“Caro Presidente, chi dice che l’Antitrust Ue, con la sua decisione su Apple, mina la libertà di un paese di stabilire livelli di tassazione sulle imprese assai più bassi di quelli praticati dagli altri paesi Ue, pregiudicando così la possibilità di una positiva concorrenza fiscale e difendendo gli interessi degli Stati “più tassatori”, non sa di cosa parla oppure fa la solita campagna antieuropeista a priori.
L’Antitrust Ue non mette affatto in discussione il diritto di ogni Stato sovrano di stabilire in piena autonomia il livello di tassazione che vuole applicare sui redditi delle imprese che operano sul suo suolo nazionale. L’Irlanda applica una aliquota del 12,5% ed è senz’altro modello invidiabile cui guardare e cui, infatti, con invidia guardiamo. Non a caso la nostra IRES scenderà l’anno prossimo dal 27,5% al 24% e altri passi dovranno essere fatti in futuro per scendere ancora (il 12,5% del medio periodo non è realistico, ma il 20% si, se si ha un ordine di priorità chiaro).
Nel fisco, come in tanti altri ambiti, la concorrenza fa bene e innesta processi virtuosi di efficienza: lunga vita alla concorrenza. Allo stesso modo, però, nel fisco come in qualsiasi altro ambito, la concorrenza non va affatto bene se diventa sleale. E questo, non altro, è appunto l’oggetto dell’intervento dell’antitrust Ue. Se, stabilendosi in Irlanda, Apple pagasse sui propri utili il 12,5% di tasse, cioè l’aliquota irlandese, nessuno potrebbe aprir bocca e hi lo farebbe sarebbe per davvero un inguardabile tassatore invidioso.
Se però, nonostante una aliquota al 12,5%, ad Apple viene fatto pagare solo lo 0,05%, grazie a un’interpretazione ad aziendam della amministrazione finanziaria irlandese che esenta da tassazione la quasi totalità del reddito ivi prodotto, ecco che la mancata tassazione rispetto a quello che pagano le altre imprese stabilite in Irlanda diventa un aiuto di Stato e la misura assume i connotati della concorrenza (fiscale) sleale sia tra la Apple e le altre imprese irlandesi, sia nel rapporto tra diversi paesi web. Da questo punto di vista, l’unico appunto che può essere mosso all’Europa è di aver sollevato soltanto ora la questione. Meglio tardi che mai. C’è poi la questione ulteriore se tutto il reddito generato in Europa da Apple possa essere realmente considerato per intero in Irlanda e non, per quota parte, nei diversi paesi ove le vendite avvengono per il tramite di negozi e reti distributive ivi ubicate. L’amministrazione finanziaria italiana, lavorando in questo caso assai meglio e prima delle altre, e già riuscita lo scorso anno ad ottenere che anche Apple riconoscesse finalmente che la risposta è no, incassando per il passato oltre 300 milioni di imposte che Apple non aveva sino ad allora versato.

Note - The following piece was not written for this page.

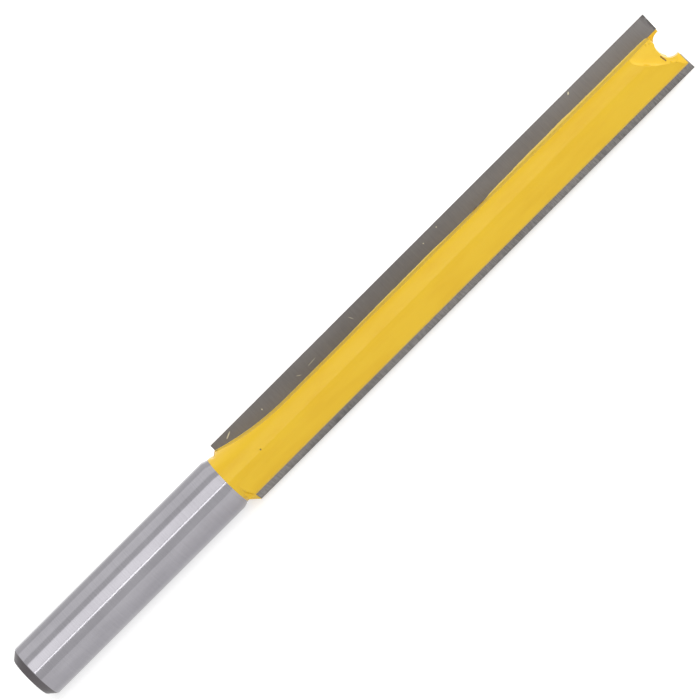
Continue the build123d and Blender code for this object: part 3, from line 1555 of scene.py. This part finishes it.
@dataclass
class Studio:
    """Plain white room: floor, sky and softboxes."""

    floor_size: float = 8.0
    sky_strength: float = 0.4
    floor_tone: float = 0.93
    floor_body: float = 0.6
    floor_lift: float = 0.65
    boxes: tuple[Softbox, ...] = (
        Softbox("band_box", 0, 58.5, 1.6, 2.6, 1.07, 0.95),
        Softbox("line_box", 0, 35.8, 1.75, 2.6, 0.1, 3.6),
        Softbox("back_box", 180, 60, 1.8, 2.4, 1.3, 0.35),
        Softbox("tip_box", 90, 22, 1.8, 1.1, 1.1, 4.6),
        Softbox("front_fill", 0, 8, 1.8, 2.6, 0.4, 0.8, mirrored=False),
        Softbox("back_fill", 180, 30, 1.8, 2.6, 1.2, 1.45, mirrored=False),
    )

    def sky(self) -> None:
        """Make the world: white to the eye and in reflections, softer as light."""
        world = bpy.data.worlds.new("studio_sky")
        bpy.context.scene.world = world
        world.use_nodes = True
        nodes = Nodes(world.node_tree)
        nodes.tree.nodes.clear()
        strength = self.sky_strength + background_share(nodes) * (1 - self.sky_strength)
        white = (1, 1, 1, 1)
        ground = nodes.node("ShaderNodeBackground", {}, {"Color": white, "Strength": strength})
        nodes.node("ShaderNodeOutputWorld", {}, {"Surface": nodes.value(ground)})

    def floor(self) -> bpy.types.Object:
        """Make the floor, white to the eye apart from the tool's soft shadow.

        Returns:
            The floor.
        """
        half = self.floor_size / 2
        mesh = bpy.data.meshes.new("studio_floor")
        mesh.from_pydata(
            [(-half, -half, 0), (half, -half, 0), (half, half, 0), (-half, half, 0)],
            [],
            [(0, 1, 2, 3)],
        )
        plane = make_object("studio_floor", mesh)
        material = bpy.data.materials.new("studio_floor")
        material.use_nodes = True
        nodes = Nodes(material.node_tree)
        nodes.tree.nodes.clear()
        plain, seen = (
            nodes.node("ShaderNodeBsdfDiffuse", {}, {"Color": (tone, tone, tone, 1)})
            for tone in (self.floor_tone, self.floor_body)
        )
        lift = nodes.node("ShaderNodeEmission", {}, {"Strength": self.floor_lift})
        pale = nodes.node("ShaderNodeAddShader", {}, {0: nodes.value(seen), 1: nodes.value(lift)})
        either = nodes.node(
            "ShaderNodeMixShader",
            {},
            {0: background_share(nodes), 1: nodes.value(plain), 2: nodes.value(pale)},
        )
        nodes.node("ShaderNodeOutputMaterial", {}, {"Surface": nodes.value(either)})
        mesh.materials.append(material)
        return plane

    def build(self) -> None:
        """Make the sky, the floor and the lamps."""
        self.sky()
        self.floor()
        for box in self.boxes:
            box.build()
        bpy.context.scene.view_settings.view_transform = "Standard"


@dataclass
class ViewPoint:
    """Camera that looks down on the lying tool along its upper flute."""

    aim: Triple = (0.00025, 0.0, 0.00635)
    above: Triple = (0.0, -0.807, 0.5906)
    across: Triple = (0.0, 0.5906, 0.807)
    slide: float = 0.12
    distance: float = 1.65
    sensor: float = 36.0
    pixels_per_metre: float = 4937.0
    picture_pixels: int = 700
    shift_x: float = 0.001
    shift_y: float = 0.01314
    far: float = 20.0

    def build(self) -> bpy.types.Object:
        """Make the camera and give it to the scene.

        Returns:
            The camera.
        """
        aim = Vector(self.aim)
        place = Vector((self.slide, 0, aim.z)) + Vector(self.above) * self.distance
        away = (place - aim).length
        look = (place - aim).normalized()
        upwards = (Vector((1, 0, 0)) + Vector(self.across)).normalized()
        right = upwards.cross(look).normalized()
        up = look.cross(right).normalized()
        data = bpy.data.cameras.new("eye")
        data.sensor_width = self.sensor
        data.lens = self.sensor * away * self.pixels_per_metre / self.picture_pixels
        data.clip_end = self.far
        data.shift_x = self.shift_x
        data.shift_y = self.shift_y
        camera = bpy.data.objects.new("eye", data)
        bpy.context.scene.collection.objects.link(camera)
        camera.location = place
        camera.rotation_euler = Matrix((right, up, look)).transposed().to_euler()
        bpy.context.scene.camera = camera
        return camera


def dress(node: bpy.types.Object, finish: bpy.types.Material) -> bpy.types.Object:
    """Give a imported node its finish.

    Args:
        node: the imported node.
        finish: its material.

    Returns:
        The node.
    """
    node.data.materials.clear()
    node.data.materials.append(finish)
    return node


def main() -> None:
    """Build the router bit, its studio and its camera."""
    logging.basicConfig(level=logging.INFO, format="%(name)s: %(message)s")
    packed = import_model()
    frame = ToolFrame()
    section = BladeSection()
    steel = GroundSteelFinish().material(frame)
    carbide = CarbideFinish().material(frame)
    paint = PaintFinish().material(frame, softened=True)
    # the beads' paler paint is a painted highlight along the lips, beside their real gloss
    pale = PaintFinish(
        body=linear(244, 211, 92), warm=linear(242, 207, 80), roughness=0.25, gloss=0.6
    )
    raised = pale.material(frame, softened=False)
    braze = BrazeFinish().material(frame)
    bright = MarkFinish("bright_mark", linear(232, 228, 205)).material(frame)
    dark = MarkFinish("dark_pit", linear(118, 76, 26)).material(frame)
    wet = PaintFinish(roughness=0.12).material(frame, softened=False)

    pieces = [ShankAndCore(frame).build(packed["nodes"]["cutter_body"], steel)]
    for wing in Wing:
        pieces.append(CarbideBlade(frame, section, wing).build(carbide))
        pieces.append(dress(packed["nodes"][wing.seam_node], braze))
    pieces.append(dress(packed["nodes"]["yellow_coat"], paint))
    pieces += PaintBeads(frame, section).build(raised)
    pieces += Flecks(frame, section).build(bright, dark, wet)
    for piece in pieces:
        LOG.info("%s: %d faces", piece.name, len(piece.data.polygons))

    Studio().build()
    ViewPoint().build()


if __name__ == "__main__":
    main()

C’è infine la questione, separata, ma collegata, dei criteri di individuazione del Paese in cui considerare prodotti i redditi (e conseguentemente in cui vanno tassati) derivanti da transazioni on line. Nonostante un cantiere perennemente aperto, le regole internazionali continuano ad essere insoddisfacenti e consentono ampi margini di elusione.
Per questo serve quanto prima introdurre non già nuove tasse sul digitale, ma norma anti elusive specifiche che rendano più facile impedire queste pratiche. Un impegno che, anche su forte sollecitazione di Scelta Civica, il governo aveva espressamente preso con orizzonte 2017. Un impegno che sarebbe opportuno onorare.”